Many closed-ended investment companies provide that their life will end by liquidation at a certain date. If an investor, who may or may not be fully aware of that provision, invests within six months of that date, his investment will have a life of only six months and will then be liquidated, so he could be judgeable as investing in an open-ended company. That situation particularly applies to closed-ended non-UK funds. That has tax consequences because his investment, which he thought was to be in a closed-ended fund, becomes open-ended and does not have distributing status. The investor thus ends up with an income tax bill on the total return rather than capital gains tax as he expected, so the matter is one of liquidation in the context of closed-ended funds that end their life in the liquidation of assets.

10.30 pm
Miss Johnson

The answer to that point is that we emphasised when we introduced the definition that its aim and effect is to cover companies that look, to a reasonable investor, like open-ended collective investment schemes. I appreciate that the hon. Gentleman is alleging that a closed-ended scheme looks like an open-ended one if it is approaching liquidation, but that is not our understanding of the way in which it would be regarded.

The investor's expectations could involve consideration of when he would be able to invest in the company and when, having done so, he would be able to realise his investment. A reasonable investor's overall expectations of potential investment in a company when its status with respect to the definition is being judged will determine whether it meets the definition. The matter is therefore definitional rather than one of proximity to liquidation.

Amendment (b) specifies what is meant by "realise his investment". The effect would be to limit realisation to the repurchase or redemption of the shares or their sale on an investment exchange arranged by the company. That would be an unacceptable limitation on the means by which an investor can realise his investment. It would prevent the development of OEICs allowing realisation by other means in certain circumstances and thus restrict the types of OIECs that the Government, the FSA and industry may in future want to be made available.
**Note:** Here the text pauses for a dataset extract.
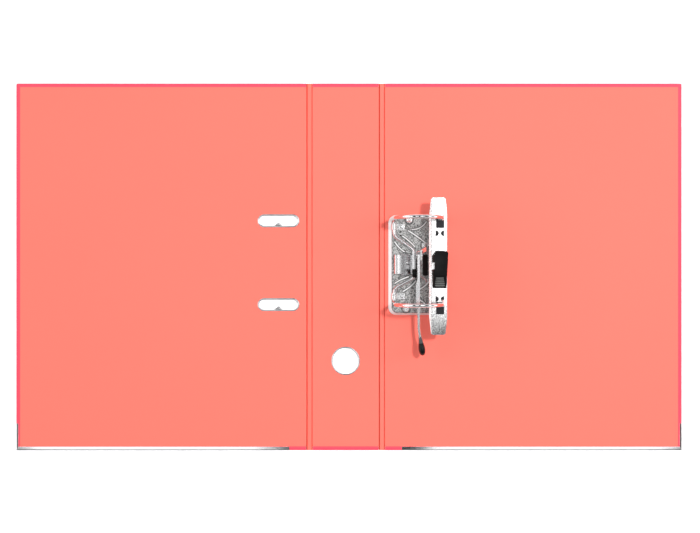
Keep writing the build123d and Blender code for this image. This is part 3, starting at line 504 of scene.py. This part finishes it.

In another place, the Opposition expressed interest in the definition allowing scope for a wider range of authorised funds which are intended for domestic consumption—[Official Report, House of Lords, 30 March 2000; Vol. 611, c. 943.] The amendment would run counter to future efforts to do precisely that.

Similar companies established outside the UK must be capable of coming within the definition. For example, companies may have a mixture of shares—some redeemable, some not. Those partly open-ended, partly closed-ended companies enable investors to realise their investments without having their shares redeemed, repurchased or sold, perhaps by raising loan funds to pass on to investors who want to realise their investments.

In such a case, the hypothetical reasonable investor should look at the company as a whole. He will think to himself, "If I invest in this body, would I expect to be able to realise my investment and be satisfied that the value would, on the whole, be calculated in the specified way?" If the answer is yes, the company should fall within the definition. Amendment (b) would preclude that.

However, I reassure Opposition Members that the forms of realisation that they specify are covered by the current definition. With that, and my earlier comments, I hope that they will find it possible to withdraw the amendment.

Mr. Flight

We had not intended to put the issue to the vote; it is highly technical. I believe that the Government's intent is bona fide, but there are still some problems. Perhaps we might discuss the matter, as it is purely an industry one. The broad intent must be clarity for an investor in assessing whether he is investing in an open-ended or closed-ended company. We do not wish to press our amendment to the vote.

Lords amendment agreed to.

Lords amendments Nos. 271 to 442 agreed to.